When building this implementation we want to focus on build an ensemble of components that can be composed together to make our service. These components should have a well defined interface above and below so they fit together nicely.
Optimization
The choice of using the layering ensemble method above can lead to inefficiencies mentioned above. However, this allows for more flexibility whilst developing the application. Though as a OS designer we need the system to be performant as it will be some of the most run code on a machine.
There are several sources of inefficiency here:
Ocaml has implicit garbage collection, however this is costly and explicit garbage collection is much faster.
As we move between interfaces we will marshal/unmarshal arguments to move between interfaces.
When doing optimisations we want to focus on the common case and this can be ‘fast tracked’ at the expense of the other paths through the system.

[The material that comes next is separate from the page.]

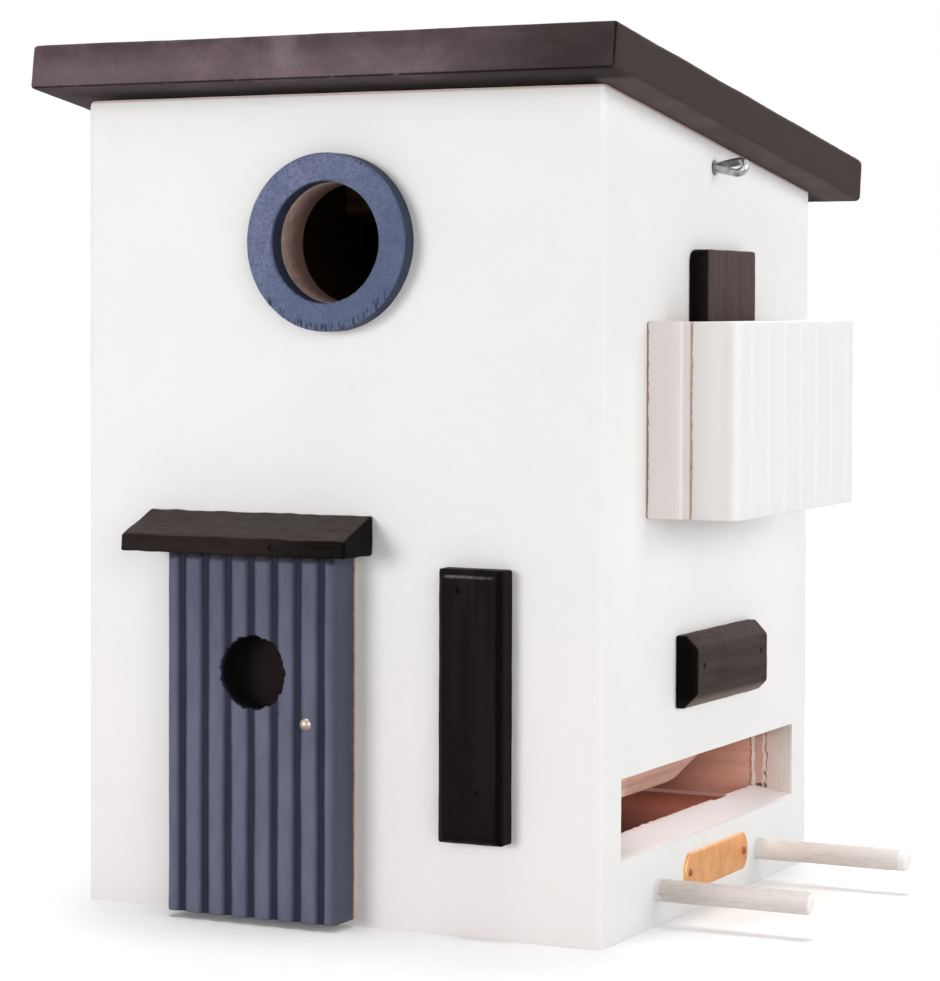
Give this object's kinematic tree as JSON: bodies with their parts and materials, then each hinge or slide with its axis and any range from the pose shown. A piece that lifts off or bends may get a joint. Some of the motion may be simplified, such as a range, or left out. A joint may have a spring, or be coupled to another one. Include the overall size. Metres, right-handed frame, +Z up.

Nuprl is a tool box which takes in unoptimized code and returned optimized code which is provably equivalent to the input. There are tools which allow the conversion between Ocaml and the Nuprl coding language. The optimization is part automated and part manual. This is a 2 step process:
- Static Optimization.
a. This is where a Ocaml and Nuprl expert look at the code together and agree manual optimisations that can be done together. This is done layer by layer and requires checking that these optimizations are correct and useful for the code. For example, inlining functions in functional languages can make sizable performance improvements but need to be agreed that it is useful.
b. These optimizations are normally done within each component - not between the components.
- Dynamic Optimization.
a. This is driven by the Nuprl framework. This optimizes between layers, that collapses layers. This is driven by Common Case Predicates (CCP). This are checks that can be done against the input which if pass define the common case and can bypass layers to speed up their handling.